Copy, without any alteration, the lines from the one that includes "function piece(name, outline, material)" up to and including the one that includes "obj.parent = None".

==*==

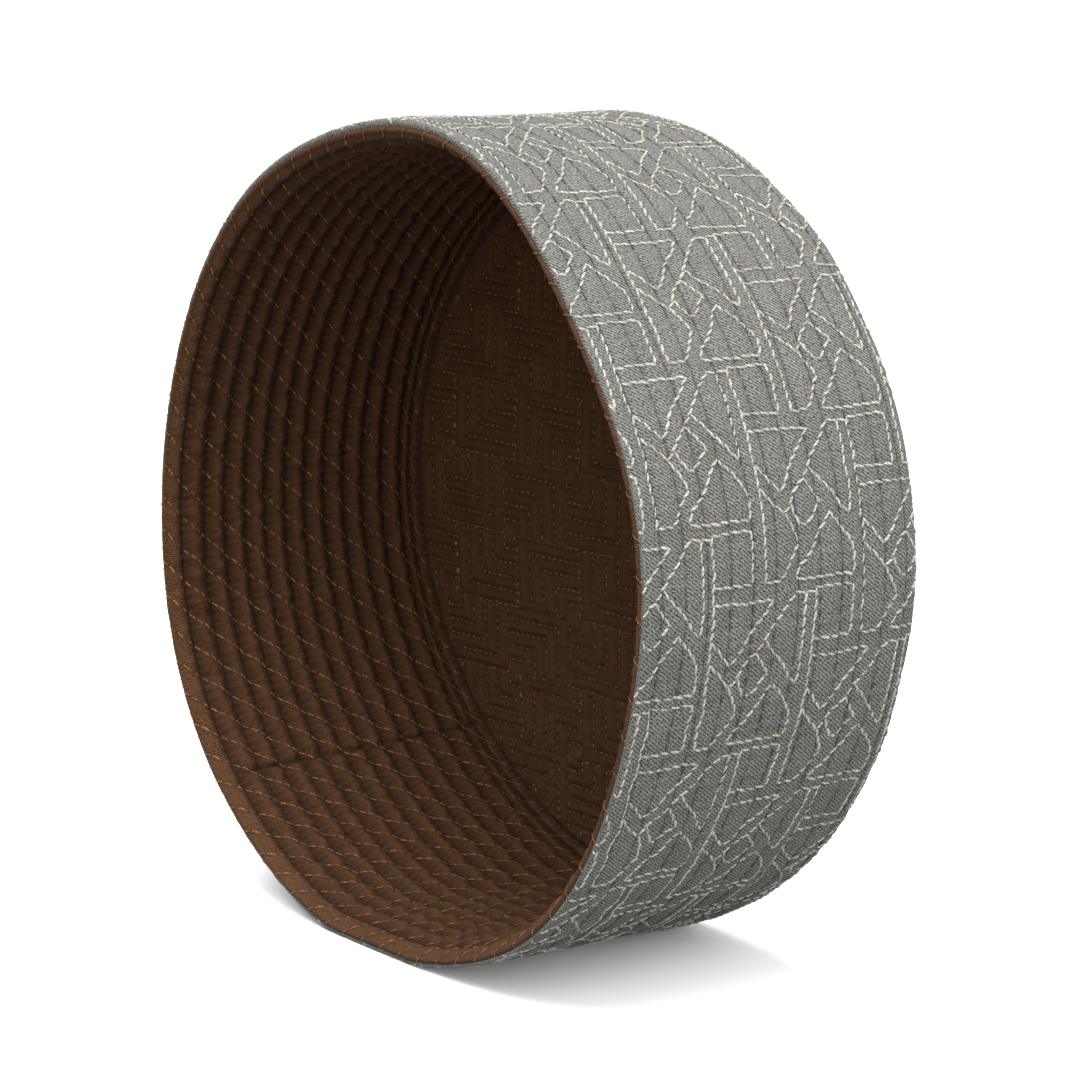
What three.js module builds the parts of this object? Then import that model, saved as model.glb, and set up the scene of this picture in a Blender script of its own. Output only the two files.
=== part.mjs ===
import * as THREE from "three";

// A stiff quilted prayer cap, lying on its side as it rests by itself.
// The opening faces -Y, the crown faces +Y, and the band rests on the floor.
// Millimetres, +Z up, origin on the floor under the middle of the cap.

// Driving dimensions
const bandRadius = 93; // outside of the band before it goes out of round
const bandHeight = 66; // straight part of the band, from the opening to the shoulder
const shoulderIn = 8; // how far the shoulder turns in to the crown seam
const shoulderRise = 7.5; // how far the shoulder rises above the straight part
const crownLift = 2; // height of the crown's centre above the opening's centre
const pressDepth = 1.2; // how far the floor presses the band flat
const pressBlend = 0.4; // softness of the edges of the pressed strip
const shellWall = 1.6; // outer cloth with its half of the wadding
const liningWall = 1.6; // lining cloth at a quilting line
const ribHeight = 0.8; // how far a quilted rib stands out between two lines
const layerGap = 0.3; // clearance between two pieces
const firstLine = 4.8; // first quilting line, measured from the opening
const linePitch = 5.65; // from one quilting line to the next
const lineCount = 11;
const bindingDepth = 2.6; // how far the bound edge reaches along the band
const bindingWidth = 2.7; // its width across the wall
const lipWall = 1; // the outer cloth where it runs up beside the bound edge
const lipStart = 1; // where the outer cloth starts, behind the bound edge
const edgeRound = 0.4; // rounding of the cut edges
const segments = 72;
const shoulderSteps = 3;

// Out-of-round shape, a row for each wave round the cap. A swing is the wave's
// height, and a high is the angle of its first crest, from +X towards +Z.
const waves = [
  { lobes: 2, openingSwing: 2.2, openingHigh: 5, crownSwing: 2.6, crownHigh: -8 },
  { lobes: 3, openingSwing: 1.2, openingHigh: -32, crownSwing: 0.5, crownHigh: 48 },
  { lobes: 4, openingSwing: 0.2, openingHigh: -32, crownSwing: 0.6, crownHigh: 2 },
  { lobes: 5, openingSwing: 0.6, openingHigh: 1, crownSwing: 0, crownHigh: 0 },
  { lobes: 6, openingSwing: 0.7, openingHigh: 11, crownSwing: 0, crownHigh: 0 },
  { lobes: 7, openingSwing: 0.3, openingHigh: 9, crownSwing: 0, crownHigh: 0 },
];

// Sizes worked out from the driving dimensions
const seamRadius = bandRadius - shoulderIn;
const totalHeight = bandHeight + shoulderRise;
const liningInset = shellWall + layerGap;
const liningFace = liningInset + liningWall;
const bindingInset = lipWall + layerGap;
const lastLine = firstLine + linePitch * (lineCount - 1);

function radians(degrees) {
  return (degrees * Math.PI) / 180;
}

function waveHeight(swing, high, lobes, angle) {
  return swing * Math.cos(lobes * (angle - radians(high)));
}

// Radial swing at an angle, from 0 at the opening to 1 at the crown
function outOfRound(angle, along) {
  return waves.reduce((sum, wave) => {
    const opening = waveHeight(wave.openingSwing, wave.openingHigh, wave.lobes, angle);
    const crown = waveHeight(wave.crownSwing, wave.crownHigh, wave.lobes, angle);
    return sum + opening * (1 - along) + crown * along;
  }, 0);
}

// The larger of two heights, with a soft bend where they meet
function softFloor(height, floor) {
  const overlap = Math.max(pressBlend - Math.abs(height - floor), 0);
  return Math.max(height, floor) + (overlap * overlap) / (4 * pressBlend);
}

// Height of the unpressed outside of the band at an angle
function freeHeight(angle, along) {
  return (bandRadius + outOfRound(angle, along)) * Math.sin(angle) + crownLift * along;
}

// Level of the floor, measured from the opening's centre
function floorLevel() {
  let lowest = 0;
  for (let degree = -120; degree <= -60; degree += 1) {
    lowest = Math.min(lowest, freeHeight(radians(degree), 0));
  }
  return lowest + pressDepth;
}

const floor = floorLevel();

// A point of an outline brought to its place round the cap. Its depth is how
// far it lies inside the outer cloth, which keeps the layers apart at the floor.
function placed(point, angle) {
  const along = THREE.MathUtils.clamp(point.y / bandHeight, 0, 1);
  const share = Math.min(point.radius / seamRadius, 1);
  const reach = point.radius + outOfRound(angle, along) * share;
  const height = reach * Math.sin(angle) + crownLift * along * share;
  return [reach * Math.cos(angle), point.y, softFloor(height, floor + point.depth)];
}

// A closed outline turned round the cap. An outline that starts and ends on
// the axis makes a disc.
function turned(outline) {
  const positions = [];
  const faces = [];
  const rings = outline.map((point) => {
    const count = point.radius === 0 ? 1 : segments;
    return Array.from({ length: count }, (unused, step) => {
      positions.push(...placed(point, (step / segments) * 2 * Math.PI));
      return positions.length / 3 - 1;
    });
  });
  rings.forEach((ring, index) => {
    const next = rings[(index + 1) % rings.length];
    for (let step = 0; step < segments; step += 1) {
      const a = ring[step % ring.length];
      const b = ring[(step + 1) % ring.length];
      const c = next[(step + 1) % next.length];
      const d = next[step % next.length];
      if (a !== b) {
        faces.push(a, c, b);
      }
      if (c !== d) {
        faces.push(a, d, c);
      }
    }
  });
  const geometry = new THREE.BufferGeometry();
  geometry.setAttribute("position", new THREE.Float32BufferAttribute(positions, 3));
  geometry.setIndex(faces);
  geometry.computeVertexNormals();
  return geometry;
}

// A point of the straight wall, so far inside the outer cloth
function wallPoint(inset, y) {
  return { radius: bandRadius - inset, y, depth: inset };
}

// The wall's turn over the shoulder at an inset, up to the crown seam
function shoulder(inset) {
  return Array.from({ length: shoulderSteps + 1 }, (unused, step) => {
    const turn = (step / shoulderSteps) * (Math.PI / 2);
    return {
      radius: seamRadius + (shoulderIn - inset) * Math.cos(turn),
      y: bandHeight + (shoulderRise - inset) * Math.sin(turn),
      depth: inset,
    };
  });
}

function bandShellOutline() {
  const outside = [
    wallPoint(lipWall - edgeRound, lipStart),
    wallPoint(edgeRound / 2, lipStart + edgeRound),
    wallPoint(0, lipStart + 3 * edgeRound),
    wallPoint(0, bandHeight / 3),
    wallPoint(0, (2 * bandHeight) / 3),
    ...shoulder(0),
  ];
  const behindBinding = bindingDepth + layerGap;
  const inside = [
    wallPoint(lipWall, lipStart),
    wallPoint(lipWall, behindBinding),
    wallPoint(shellWall, behindBinding + lipWall),
    wallPoint(shellWall, bandHeight / 3),
    wallPoint(shellWall, (2 * bandHeight) / 3),
    ...shoulder(shellWall),
  ];
  return [...outside, ...inside.reverse()];
}

// One quilted rib of the lining, between two quilting lines
function ribPoints(from, to) {
  return [
    wallPoint(liningFace, from),
    wallPoint(liningFace + ribHeight, from + (to - from) / 3),
    wallPoint(liningFace + ribHeight, to - (to - from) / 3),
  ];
}

function bandLiningOutline() {
  const start = bindingDepth + layerGap;
  const outside = [
    wallPoint(liningInset, start + lipWall),
    wallPoint(liningInset, bandHeight / 2),
    ...shoulder(liningInset),
  ];
  const inside = [wallPoint(liningFace, start + lipWall)];
  for (let line = 0; line < lineCount - 1; line += 1) {
    const from = firstLine + line * linePitch;
    inside.push(...ribPoints(from, from + linePitch));
  }
  inside.push(wallPoint(liningFace, lastLine), ...shoulder(liningFace));
  return [...outside, ...inside.reverse()];
}

// The bound edge, with a round front that faces out of the opening
function rimBindingOutline() {
  const middle = bindingInset + bindingWidth / 2;
  const steps = 6;
  const front = Array.from({ length: steps + 1 }, (unused, step) => {
    const turn = (step / steps) * Math.PI;
    const inset = middle + (bindingWidth / 2) * Math.cos(turn);
    return wallPoint(inset, (bindingWidth / 2) * (1 - Math.sin(turn)));
  });
  return [
    ...front,
    wallPoint(bindingInset, bindingDepth),
    wallPoint(bindingInset + bindingWidth, bindingDepth),
  ];
}

// A flat disc of the crown between two heights
function discOutline(low, high) {
  const radius = seamRadius - layerGap;
  return [
    { radius: 0, y: low, depth: 0 },
    { radius: radius / 2, y: low, depth: 0 },
    { radius: radius - edgeRound, y: low, depth: 0 },
    { radius, y: low + edgeRound, depth: 0 },
    { radius, y: high - edgeRound, depth: 0 },
    { radius: radius - edgeRound, y: high, depth: 0 },
    { radius: radius / 2, y: high, depth: 0 },
    { radius: 0, y: high, depth: 0 },
  ];
}

function cloth(color, roughness) {
  return new THREE.MeshStandardMaterial({ color, roughness, metalness: 0 });
}

function piece(name, outline, material) {
  const mesh = new THREE.Mesh(turned(outline), material);
  mesh.name = name;
  return mesh;
}

const greyTwill = cloth("#8b908c", 0.9);
const brownLining = cloth("#4a2f1d", 0.85);
const brownBinding = cloth("#6e4326", 0.8);

const cap = new THREE.Group();
cap.add(
  piece("band_shell", bandShellOutline(), greyTwill),
  piece("crown_top", discOutline(totalHeight - shellWall, totalHeight), greyTwill.clone()),
  piece("band_lining", bandLiningOutline(), brownLining),
  piece(
    "crown_lining",
    discOutline(totalHeight - liningFace, totalHeight - liningInset),
    brownLining.clone(),
  ),
  piece("rim_binding", rimBindingOutline(), brownBinding),
);

// The cap is moved so that the origin is the middle of its footprint
const box = new THREE.Box3().setFromObject(cap);
const middle = box.getCenter(new THREE.Vector3());
cap.position.set(-middle.x, -middle.y, -box.min.z);

const group = new THREE.Group();
group.add(cap);

export default group;
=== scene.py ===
import math

import bpy
import numpy as np
from bpy.props import FloatProperty, FloatVectorProperty, IntProperty, PointerProperty
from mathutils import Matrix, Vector
from mathutils.kdtree import KDTree


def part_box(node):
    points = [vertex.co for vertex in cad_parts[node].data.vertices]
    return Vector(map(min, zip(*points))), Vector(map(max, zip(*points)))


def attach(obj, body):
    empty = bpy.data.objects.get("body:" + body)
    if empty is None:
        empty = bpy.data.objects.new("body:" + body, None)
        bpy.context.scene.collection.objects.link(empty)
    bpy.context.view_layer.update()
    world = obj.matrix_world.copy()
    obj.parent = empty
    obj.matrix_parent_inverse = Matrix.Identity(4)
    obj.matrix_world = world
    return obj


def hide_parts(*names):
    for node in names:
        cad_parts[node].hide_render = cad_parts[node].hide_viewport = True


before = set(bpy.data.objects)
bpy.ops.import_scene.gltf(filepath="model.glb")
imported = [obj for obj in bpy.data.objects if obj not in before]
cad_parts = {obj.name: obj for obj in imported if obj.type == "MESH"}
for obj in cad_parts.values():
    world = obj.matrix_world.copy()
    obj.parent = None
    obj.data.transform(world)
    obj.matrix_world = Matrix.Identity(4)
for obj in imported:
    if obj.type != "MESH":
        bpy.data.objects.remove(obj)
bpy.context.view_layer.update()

bl_info = {
    "name": "Prayer Cap",
    "version": (1, 0, 0),
    "blender": (4, 5, 0),
    "location": "View3D > Sidebar > Prayer Cap",
    "description": "Dresses a stiff quilted prayer cap in twill, lining and embroidery",
    "category": "Add Mesh",
}

# The form of the cap in millimetres, as the frame has it. Zero is the middle of
# the opening, the crown is at +Y, and angles run from +X towards +Z.
BAND_RADIUS = 93
BAND_HEIGHT = 66
SHOULDER_IN = 8
SHOULDER_RISE = 7.5
CROWN_LIFT = 2
PRESS_DEPTH = 1.2
PRESS_BLEND = 0.4
SHELL_WALL = 1.6
LINING_INSET = 1.9
LINING_FACE = 3.5
FIRST_LINE = 4.8
LINE_PITCH = 5.65
LINE_COUNT = 13
LINING_START = 4.0  # where the lining's first rib starts
BINDING_DEPTH = 2.6
LIP_START = 0.25
FRAME_SEGMENTS = 72

# Out-of-round waves: lobes, swing and first crest at the opening, then at the crown
WAVES = (
    (2, 2.2, 5, 2.6, -8),
    (3, 1.2, -32, 0.5, 48),
    (4, 0.2, -32, 0.6, 2),
    (5, 0.6, 1, 0, 0),
    (6, 0.7, 11, 0, 0),
    (7, 0.3, 9, 0, 0),
)

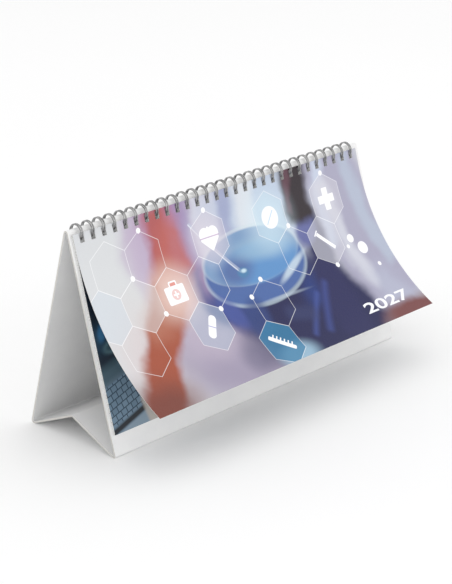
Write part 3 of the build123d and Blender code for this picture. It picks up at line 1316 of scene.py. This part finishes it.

==*==

Answer below:
function piece(name, outline, material) {
  const mesh = new THREE.Mesh(turned(outline), material);
  mesh.name = name;
  return mesh;
}

const greyTwill = cloth("#8b908c", 0.9);
const brownLining = cloth("#4a2f1d", 0.85);
const brownBinding = cloth("#6e4326", 0.8);

const cap = new THREE.Group();
cap.add(
  piece("band_shell", bandShellOutline(), greyTwill),
  piece("crown_top", discOutline(totalHeight - shellWall, totalHeight), greyTwill.clone()),
  piece("band_lining", bandLiningOutline(), brownLining),
  piece(
    "crown_lining",
    discOutline(totalHeight - liningFace, totalHeight - liningInset),
    brownLining.clone(),
  ),
  piece("rim_binding", rimBindingOutline(), brownBinding),
);

// The cap is moved so that the origin is the middle of its footprint
const box = new THREE.Box3().setFromObject(cap);
const middle = box.getCenter(new THREE.Vector3());
cap.position.set(-middle.x, -middle.y, -box.min.z);

const group = new THREE.Group();
group.add(cap);

export default group;
=== scene.py ===
import math

import bpy
import numpy as np
from bpy.props import FloatProperty, FloatVectorProperty, IntProperty, PointerProperty
from mathutils import Matrix, Vector
from mathutils.kdtree import KDTree


def part_box(node):
    points = [vertex.co for vertex in cad_parts[node].data.vertices]
    return Vector(map(min, zip(*points))), Vector(map(max, zip(*points)))


def attach(obj, body):
    empty = bpy.data.objects.get("body:" + body)
    if empty is None:
        empty = bpy.data.objects.new("body:" + body, None)
        bpy.context.scene.collection.objects.link(empty)
    bpy.context.view_layer.update()
    world = obj.matrix_world.copy()
    obj.parent = empty
    obj.matrix_parent_inverse = Matrix.Identity(4)
    obj.matrix_world = world
    return obj


def hide_parts(*names):
    for node in names:
        cad_parts[node].hide_render = cad_parts[node].hide_viewport = True


before = set(bpy.data.objects)
bpy.ops.import_scene.gltf(filepath="model.glb")
imported = [obj for obj in bpy.data.objects if obj not in before]
cad_parts = {obj.name: obj for obj in imported if obj.type == "MESH"}
for obj in cad_parts.values():
    world = obj.matrix_world.copy()
    obj.parent = None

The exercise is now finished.